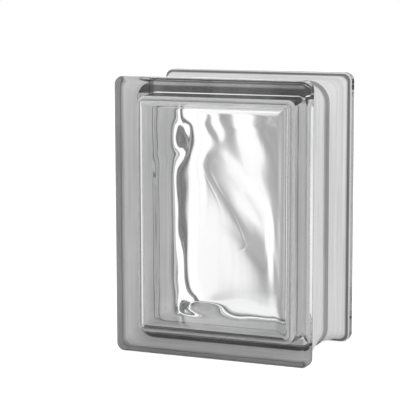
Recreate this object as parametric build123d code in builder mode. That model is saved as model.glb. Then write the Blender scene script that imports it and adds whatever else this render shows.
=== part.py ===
"""Glass block: two pressed glass halves fused at a seam, with a sealed hollow between wavy inner faces.

Millimetres. X is the width, Y runs from the front face to the back face, Z is up.
The origin is on the floor, under the middle of the block, and the seam lies in the plane Y = 0.
"""

import os
from math import atan, cos, degrees, exp, radians, sin

from build123d import *

# Overall size of the block
block_width = 146.05
block_height = 196.85
block_depth = 98.43

# Flange: the rim around each face, which stands proud of the side walls
flange_thickness = 10.5
flange_corner = 6.0
flange_face_round = 3.5
flange_back_round = 2.0

# Side wall from flange to seam: it leans inwards, so that mortar keys behind the flange
wall_step_at_flange = 3.0
wall_step_at_seam = 6.0
wall_corner_at_flange = 5.0
wall_corner_at_seam = 13.0

# Bead: the rounded ridge of fused glass along the seam, half of it on each half
bead_height = 2.6
bead_half_width = 3.2
bead_round = 1.8

# Hollow: it opens towards the seam, so that the plunger could leave the glass
face_glass = 6.5
seam_glass = 7.0
hollow_lean = 1.3
hollow_corner_at_seam = 13.5
hollow_floor_round = 11.0

# Waves pressed into the inner side of each face: long soft ridges, and valleys where the height is
# below nothing. Each row gives a ridge's middle across and up, the turn of its line in degrees, how far
# it runs and spreads to each side, its height, and how much its line bends, as seen from the face.
front_ridges = [
    (-9.7, 63.0, -80, 30.0, 8.4, -0.55, -0.10),
    (-22.2, 34.1, -91, 64.5, 8.3, 0.58, 0.00),
    (17.9, -53.7, -76, 20.8, 8.5, 0.19, 0.00),
    (-19.9, -56.6, -62, 35.0, 8.5, 0.42, -1.07),
    (1.7, -51.9, 5, 26.0, 8.2, -0.96, -0.15),
    (34.5, -1.5, -59, 57.3, 10.3, 2.10, 0.24),
    (6.3, 52.0, 25, 41.0, 9.4, -1.21, -0.12),
]
back_ridges = [
    (0.7, 58.1, 67, 40.2, 8.3, -1.84, -0.03),
    (36.7, 54.9, 98, 47.8, 9.6, -1.90, 0.07),
    (-14.4, 5.3, 54, 32.7, 8.2, -0.68, 0.00),
    (17.0, 61.3, 77, 34.2, 8.0, 1.74, -0.01),
    (-24.2, 13.8, 92, 91.1, 13.6, 3.10, -0.05),
]
wave_fade = 8.0
wave_points_across = 21
wave_points_up = 31
plain_rim = 0.6
waves_depth = 4.0

half_depth = block_depth / 2
middle_height = block_height / 2
flange_back = half_depth - flange_thickness
floor_level = half_depth - face_glass
hollow_step_at_seam = wall_step_at_seam + seam_glass
hollow_step_at_floor = hollow_step_at_seam + hollow_lean
waves_inset = hollow_step_at_floor + hollow_floor_round + plain_rim
waves_half_width = block_width / 2 - waves_inset
waves_half_height = block_height / 2 - waves_inset

# Seam planes: each one's normal points at the face of its half
front_seam = Plane((0, 0, middle_height), x_dir=(1, 0, 0), z_dir=(0, -1, 0))
back_seam = Plane((0, 0, middle_height), x_dir=(-1, 0, 0), z_dir=(0, 1, 0))


def outline(step, corner):
    """Rounded rectangle of the block's outline, drawn in by step on every side."""
    return RectangleRounded(block_width - 2 * step, block_height - 2 * step, corner)


def ridge(x, z, middle_x, middle_z, turn, run, spread, height, bend):
    """Height of one ridge: a bell across its line and a wider bell along it, on a line that bends."""
    along_x = cos(radians(turn))
    along_z = sin(radians(turn))
    along = (x - middle_x) * along_x + (z - middle_z) * along_z
    across = (z - middle_z) * along_x - (x - middle_x) * along_z + bend * along * along / 100
    return height * exp(-((across / spread) ** 2) - (along / run) ** 2)


def ease(share):
    """Smooth step from 0 to 1."""
    share = min(max(share, 0), 1)
    return share * share * (3 - 2 * share)


def wave(x, z, ridges):
    """Height of the waves over the flat rim of the inner face, at x across and z up from its middle."""
    rim = ease((waves_half_width - abs(x)) / wave_fade) * ease((waves_half_height - abs(z)) / wave_fade)
    return rim * sum(ridge(x, z, *row) for row in ridges)


def wavy_face(seam, ridges):
    """Spline surface through the waves, which ends level with the flat rim on all four sides."""
    rows = []
    for i in range(wave_points_across):
        x = waves_half_width * (2 * i / (wave_points_across - 1) - 1)
        row = []
        for j in range(wave_points_up):
            z = waves_half_height * (2 * j / (wave_points_up - 1) - 1)
            row.append(seam.from_local_coords(Vector(x, z, floor_level - wave(x, z, ridges))))
        rows.append(row)
    return Face.make_surface_from_array_of_points(rows, tol=0.001)


def hollow(seam):
    """The inside of one half before its waves: leaning walls, and a wide round at the floor's edge."""
    with BuildPart() as space:
        with BuildSketch(seam):
            outline(hollow_step_at_seam, hollow_corner_at_seam)
        extrude(amount=floor_level, taper=degrees(atan(hollow_lean / floor_level)))
        floor = space.faces().sort_by(Axis(seam.origin, seam.z_dir))[-1]
        fillet(floor.edges(), hollow_floor_round)
    return space.part


def waves_middle():
    """Rectangle of the waves, inside the flat rim of the floor."""
    return Rectangle(2 * waves_half_width, 2 * waves_half_height)


def wavy_space(seam, ridges):
    """The space over the waves, from below their highest ridge to the wavy face itself."""
    with BuildPart() as space:
        with BuildSketch(seam.offset(floor_level - waves_depth)):
            waves_middle()
        extrude(amount=2 * waves_depth)
        split(bisect_by=wavy_face(seam, ridges), keep=Keep.BOTTOM)
    return space.part


def pressed_half(seam, ridges):
    """One pressed half, open at the plane of the seam and closed by its wavy face at the far end."""
    depth = Axis(seam.origin, seam.z_dir)
    with BuildPart() as half:
        # Flange
        with BuildSketch(seam.offset(flange_back)):
            outline(0, flange_corner)
        extrude(amount=flange_thickness)
        fillet(half.faces().sort_by(depth)[0].edges(), flange_back_round)
        fillet(half.faces().sort_by(depth)[-1].edges(), flange_face_round)

        # Bead
        with BuildSketch(seam):
            outline(wall_step_at_seam - bead_height, wall_corner_at_seam + bead_height)
        bead = extrude(amount=bead_half_width)
        fillet(bead.faces().sort_by(depth)[-1].edges(), bead_round)

        # Side wall
        with BuildSketch(seam):
            outline(wall_step_at_seam, wall_corner_at_seam)
        with BuildSketch(seam.offset(flange_back)):
            outline(wall_step_at_flange, wall_corner_at_flange)
        loft()

        # Hollow
        add(hollow(seam), mode=Mode.SUBTRACT)

        # Waves: the middle of the floor is filled up with glass, then cut back down to the waves
        with BuildSketch(seam.offset(floor_level - waves_depth)):
            waves_middle()
        extrude(amount=waves_depth)
        add(wavy_space(seam, ridges), mode=Mode.SUBTRACT)
    return half


os.makedirs("parts", exist_ok=True)

front_shell = pressed_half(front_seam, front_ridges)
front_shell.part.label = "front_shell"
export_step(front_shell.part, "parts/front_shell.step")

back_shell = pressed_half(back_seam, back_ridges)
back_shell.part.label = "back_shell"
export_step(back_shell.part, "parts/back_shell.step")
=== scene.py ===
"""Glass block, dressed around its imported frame: one fused glass body with a sealed, wavy hollow.

Every object is in metres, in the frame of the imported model: X across, Y from front to back, Z up.
"""

import math

import bpy
import numpy as np
from mathutils import Matrix, Vector


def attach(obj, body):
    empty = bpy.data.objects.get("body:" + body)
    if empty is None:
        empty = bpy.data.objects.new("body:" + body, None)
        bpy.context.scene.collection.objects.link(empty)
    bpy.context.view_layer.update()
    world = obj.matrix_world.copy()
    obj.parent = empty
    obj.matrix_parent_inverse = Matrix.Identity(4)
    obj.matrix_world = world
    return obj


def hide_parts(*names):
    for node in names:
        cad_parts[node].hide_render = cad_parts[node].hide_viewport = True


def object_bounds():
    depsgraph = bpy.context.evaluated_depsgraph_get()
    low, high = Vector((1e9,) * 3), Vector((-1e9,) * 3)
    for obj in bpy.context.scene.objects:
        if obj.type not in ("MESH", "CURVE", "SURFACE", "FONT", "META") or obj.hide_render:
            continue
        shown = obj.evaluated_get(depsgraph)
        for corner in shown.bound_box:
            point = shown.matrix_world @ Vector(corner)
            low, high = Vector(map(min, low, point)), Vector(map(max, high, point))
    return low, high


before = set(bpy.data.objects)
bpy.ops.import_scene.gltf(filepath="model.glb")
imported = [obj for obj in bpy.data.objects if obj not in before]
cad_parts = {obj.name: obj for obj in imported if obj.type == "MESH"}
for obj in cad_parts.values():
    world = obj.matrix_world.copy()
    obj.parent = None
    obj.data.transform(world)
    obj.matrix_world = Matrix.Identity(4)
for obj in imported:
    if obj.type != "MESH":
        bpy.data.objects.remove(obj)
cad_low, cad_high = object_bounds()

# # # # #

* [REQUEST]
Return the lines above precisely as they appear, beginning at the first line and ending at the line with "wavy inner faces.", and nothing after it.

* [RESULT FOR THIS EXERCISE]
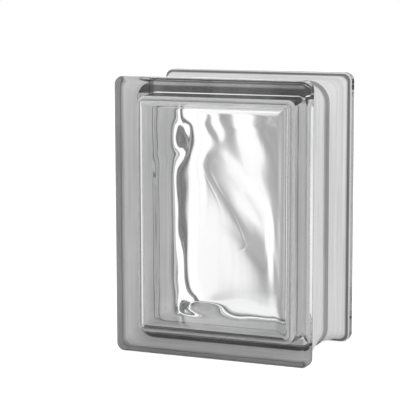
Recreate this object as parametric build123d code in builder mode. That model is saved as model.glb. Then write the Blender scene script that imports it and adds whatever else this render shows.
=== part.py ===
"""Glass block: two pressed glass halves fused at a seam, with a sealed hollow between wavy inner faces.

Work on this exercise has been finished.